----- SUPPLIED MATERIAL -----

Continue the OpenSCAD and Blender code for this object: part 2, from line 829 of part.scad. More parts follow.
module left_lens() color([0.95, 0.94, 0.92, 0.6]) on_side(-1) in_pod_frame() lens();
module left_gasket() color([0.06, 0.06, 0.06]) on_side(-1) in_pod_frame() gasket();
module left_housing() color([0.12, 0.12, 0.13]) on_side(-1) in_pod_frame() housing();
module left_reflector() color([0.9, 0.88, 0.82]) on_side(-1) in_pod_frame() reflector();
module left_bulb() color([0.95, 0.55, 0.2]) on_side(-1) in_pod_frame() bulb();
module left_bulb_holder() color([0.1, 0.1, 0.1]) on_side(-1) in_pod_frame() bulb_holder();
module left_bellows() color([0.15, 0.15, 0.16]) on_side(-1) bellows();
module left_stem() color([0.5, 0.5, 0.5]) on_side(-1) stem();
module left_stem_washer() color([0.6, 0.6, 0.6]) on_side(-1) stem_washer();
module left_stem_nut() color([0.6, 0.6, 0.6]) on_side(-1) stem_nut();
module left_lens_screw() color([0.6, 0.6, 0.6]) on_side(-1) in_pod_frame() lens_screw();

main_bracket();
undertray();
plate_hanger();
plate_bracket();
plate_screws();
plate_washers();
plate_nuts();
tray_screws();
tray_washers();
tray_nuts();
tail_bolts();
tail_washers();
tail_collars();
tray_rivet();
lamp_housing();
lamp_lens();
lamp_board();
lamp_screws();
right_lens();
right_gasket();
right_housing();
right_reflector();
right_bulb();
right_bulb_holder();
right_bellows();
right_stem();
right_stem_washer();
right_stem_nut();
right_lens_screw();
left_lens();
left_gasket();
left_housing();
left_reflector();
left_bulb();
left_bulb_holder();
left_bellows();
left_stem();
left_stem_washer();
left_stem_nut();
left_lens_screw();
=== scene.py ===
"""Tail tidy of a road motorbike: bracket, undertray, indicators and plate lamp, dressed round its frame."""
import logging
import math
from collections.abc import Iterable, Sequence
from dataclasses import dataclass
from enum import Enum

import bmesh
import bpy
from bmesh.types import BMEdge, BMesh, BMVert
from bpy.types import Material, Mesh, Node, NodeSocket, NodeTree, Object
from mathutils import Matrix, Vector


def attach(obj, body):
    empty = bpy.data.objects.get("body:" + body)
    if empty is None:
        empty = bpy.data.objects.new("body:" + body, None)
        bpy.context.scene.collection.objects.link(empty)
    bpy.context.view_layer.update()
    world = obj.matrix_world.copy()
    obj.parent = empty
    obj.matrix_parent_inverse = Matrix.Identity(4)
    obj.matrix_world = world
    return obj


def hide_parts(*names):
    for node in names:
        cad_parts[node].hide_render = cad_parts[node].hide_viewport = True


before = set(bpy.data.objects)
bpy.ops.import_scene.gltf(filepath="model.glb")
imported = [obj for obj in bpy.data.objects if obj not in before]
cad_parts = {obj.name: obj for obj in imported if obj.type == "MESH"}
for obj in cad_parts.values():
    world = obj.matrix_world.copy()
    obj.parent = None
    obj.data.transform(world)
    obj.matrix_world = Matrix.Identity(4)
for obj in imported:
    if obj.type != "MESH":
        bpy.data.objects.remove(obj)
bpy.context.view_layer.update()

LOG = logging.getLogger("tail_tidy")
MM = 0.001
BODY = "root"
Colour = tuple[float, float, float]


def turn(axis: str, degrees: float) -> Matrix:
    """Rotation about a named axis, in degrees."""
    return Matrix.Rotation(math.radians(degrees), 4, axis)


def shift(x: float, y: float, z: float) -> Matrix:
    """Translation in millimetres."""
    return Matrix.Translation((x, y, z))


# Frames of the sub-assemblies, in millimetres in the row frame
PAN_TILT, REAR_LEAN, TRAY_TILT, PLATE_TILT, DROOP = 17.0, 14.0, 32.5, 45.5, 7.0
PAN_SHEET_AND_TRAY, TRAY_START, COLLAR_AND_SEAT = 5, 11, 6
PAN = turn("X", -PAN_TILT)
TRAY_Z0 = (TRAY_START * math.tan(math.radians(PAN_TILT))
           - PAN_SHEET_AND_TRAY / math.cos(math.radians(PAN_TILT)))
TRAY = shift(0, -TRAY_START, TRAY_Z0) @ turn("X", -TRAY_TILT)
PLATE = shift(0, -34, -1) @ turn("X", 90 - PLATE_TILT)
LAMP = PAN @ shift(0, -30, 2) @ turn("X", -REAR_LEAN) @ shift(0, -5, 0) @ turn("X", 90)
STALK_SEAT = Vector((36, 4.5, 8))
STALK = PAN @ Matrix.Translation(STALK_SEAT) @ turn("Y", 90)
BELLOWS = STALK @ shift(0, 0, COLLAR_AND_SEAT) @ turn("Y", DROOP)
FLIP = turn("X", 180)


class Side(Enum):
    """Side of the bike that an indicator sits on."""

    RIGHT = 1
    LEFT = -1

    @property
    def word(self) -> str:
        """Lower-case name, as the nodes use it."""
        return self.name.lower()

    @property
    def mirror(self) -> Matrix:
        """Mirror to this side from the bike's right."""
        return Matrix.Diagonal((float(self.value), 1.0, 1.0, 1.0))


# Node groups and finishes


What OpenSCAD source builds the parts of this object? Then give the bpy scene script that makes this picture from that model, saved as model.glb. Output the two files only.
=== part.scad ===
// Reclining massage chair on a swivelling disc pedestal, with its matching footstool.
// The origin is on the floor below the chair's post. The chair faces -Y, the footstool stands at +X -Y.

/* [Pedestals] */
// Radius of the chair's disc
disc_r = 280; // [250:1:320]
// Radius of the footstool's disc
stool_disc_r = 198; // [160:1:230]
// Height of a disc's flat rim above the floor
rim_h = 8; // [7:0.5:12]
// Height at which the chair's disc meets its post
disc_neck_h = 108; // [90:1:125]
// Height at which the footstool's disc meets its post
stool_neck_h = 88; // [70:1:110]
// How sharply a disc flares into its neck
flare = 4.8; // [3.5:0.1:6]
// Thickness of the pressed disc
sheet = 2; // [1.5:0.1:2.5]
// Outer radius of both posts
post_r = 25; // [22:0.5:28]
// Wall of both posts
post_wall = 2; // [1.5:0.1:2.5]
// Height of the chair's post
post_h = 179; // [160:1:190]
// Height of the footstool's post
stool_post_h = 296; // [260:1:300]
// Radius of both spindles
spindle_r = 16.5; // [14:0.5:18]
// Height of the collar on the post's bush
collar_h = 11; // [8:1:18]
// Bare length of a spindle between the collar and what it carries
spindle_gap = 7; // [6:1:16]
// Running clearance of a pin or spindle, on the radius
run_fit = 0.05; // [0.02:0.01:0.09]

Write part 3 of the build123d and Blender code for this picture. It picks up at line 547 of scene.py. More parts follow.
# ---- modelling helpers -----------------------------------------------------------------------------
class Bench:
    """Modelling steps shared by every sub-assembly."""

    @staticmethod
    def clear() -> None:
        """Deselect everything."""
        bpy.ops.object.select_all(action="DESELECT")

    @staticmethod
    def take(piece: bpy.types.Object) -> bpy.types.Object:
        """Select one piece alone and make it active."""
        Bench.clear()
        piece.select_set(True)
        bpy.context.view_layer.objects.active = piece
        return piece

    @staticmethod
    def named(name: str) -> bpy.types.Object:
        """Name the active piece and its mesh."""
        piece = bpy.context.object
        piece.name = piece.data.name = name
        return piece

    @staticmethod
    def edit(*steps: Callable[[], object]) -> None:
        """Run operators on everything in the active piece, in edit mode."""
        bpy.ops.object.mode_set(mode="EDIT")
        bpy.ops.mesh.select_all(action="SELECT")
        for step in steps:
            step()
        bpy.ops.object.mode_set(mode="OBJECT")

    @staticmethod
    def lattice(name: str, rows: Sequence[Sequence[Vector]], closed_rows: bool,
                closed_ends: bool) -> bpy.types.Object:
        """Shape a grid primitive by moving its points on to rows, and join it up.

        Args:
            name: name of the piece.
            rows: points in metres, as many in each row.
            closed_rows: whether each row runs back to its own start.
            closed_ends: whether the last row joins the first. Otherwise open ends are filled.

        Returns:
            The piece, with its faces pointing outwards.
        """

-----
----- SUPPLIED MATERIAL -----

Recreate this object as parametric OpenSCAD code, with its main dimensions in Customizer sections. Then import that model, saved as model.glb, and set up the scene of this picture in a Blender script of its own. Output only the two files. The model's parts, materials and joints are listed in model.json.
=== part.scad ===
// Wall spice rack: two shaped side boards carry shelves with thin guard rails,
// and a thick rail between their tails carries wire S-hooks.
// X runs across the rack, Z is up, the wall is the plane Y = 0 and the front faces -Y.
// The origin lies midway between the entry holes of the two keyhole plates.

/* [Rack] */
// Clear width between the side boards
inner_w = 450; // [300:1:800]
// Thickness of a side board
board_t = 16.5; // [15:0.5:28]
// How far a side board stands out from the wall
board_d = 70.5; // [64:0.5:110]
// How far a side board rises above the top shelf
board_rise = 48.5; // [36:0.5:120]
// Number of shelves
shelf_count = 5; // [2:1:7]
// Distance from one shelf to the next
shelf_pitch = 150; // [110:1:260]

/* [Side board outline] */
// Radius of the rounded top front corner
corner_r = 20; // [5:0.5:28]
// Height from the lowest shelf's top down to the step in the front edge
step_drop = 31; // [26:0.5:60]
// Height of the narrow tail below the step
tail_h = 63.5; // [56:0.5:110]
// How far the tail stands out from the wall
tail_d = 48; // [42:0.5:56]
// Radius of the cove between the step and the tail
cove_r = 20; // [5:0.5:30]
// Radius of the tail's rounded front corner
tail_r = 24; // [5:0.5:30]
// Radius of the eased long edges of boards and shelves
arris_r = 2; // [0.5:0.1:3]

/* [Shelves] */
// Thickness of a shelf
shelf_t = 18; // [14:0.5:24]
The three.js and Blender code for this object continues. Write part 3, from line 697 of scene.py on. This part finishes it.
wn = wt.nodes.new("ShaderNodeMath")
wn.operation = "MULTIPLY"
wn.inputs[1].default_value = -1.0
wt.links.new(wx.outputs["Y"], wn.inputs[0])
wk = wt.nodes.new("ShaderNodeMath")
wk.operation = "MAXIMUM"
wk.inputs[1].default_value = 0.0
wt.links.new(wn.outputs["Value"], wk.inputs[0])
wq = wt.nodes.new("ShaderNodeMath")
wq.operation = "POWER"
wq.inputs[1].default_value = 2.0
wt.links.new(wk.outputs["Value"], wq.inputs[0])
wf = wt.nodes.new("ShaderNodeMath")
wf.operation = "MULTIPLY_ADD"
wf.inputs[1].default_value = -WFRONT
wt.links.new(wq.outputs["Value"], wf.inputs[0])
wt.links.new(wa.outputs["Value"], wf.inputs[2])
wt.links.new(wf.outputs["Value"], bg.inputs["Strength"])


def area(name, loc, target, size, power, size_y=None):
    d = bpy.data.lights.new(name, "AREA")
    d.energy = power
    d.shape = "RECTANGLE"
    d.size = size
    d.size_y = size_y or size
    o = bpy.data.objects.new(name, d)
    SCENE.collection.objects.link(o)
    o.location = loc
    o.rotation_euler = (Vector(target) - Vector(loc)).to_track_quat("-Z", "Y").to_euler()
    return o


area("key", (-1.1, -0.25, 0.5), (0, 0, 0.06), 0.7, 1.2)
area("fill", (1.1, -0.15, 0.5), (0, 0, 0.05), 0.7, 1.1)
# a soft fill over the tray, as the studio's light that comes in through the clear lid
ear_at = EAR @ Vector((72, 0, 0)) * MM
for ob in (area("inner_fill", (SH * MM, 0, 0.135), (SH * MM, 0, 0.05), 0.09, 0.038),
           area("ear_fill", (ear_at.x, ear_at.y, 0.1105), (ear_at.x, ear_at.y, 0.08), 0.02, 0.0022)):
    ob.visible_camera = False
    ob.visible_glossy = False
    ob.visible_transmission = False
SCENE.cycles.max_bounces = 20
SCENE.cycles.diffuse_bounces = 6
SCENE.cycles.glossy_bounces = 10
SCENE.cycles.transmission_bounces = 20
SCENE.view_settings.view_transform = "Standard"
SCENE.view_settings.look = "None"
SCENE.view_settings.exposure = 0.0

-----

* WHAT YOU SHOULD DO *
Copy all lines from the data that hold the word "Write".

* RESULT *
Write part 3 of the build123d and Blender code for this picture. It picks up at line 547 of scene.py. More parts follow.
The three.js and Blender code for this object continues. Write part 3, from line 697 of scene.py on. This part finishes it.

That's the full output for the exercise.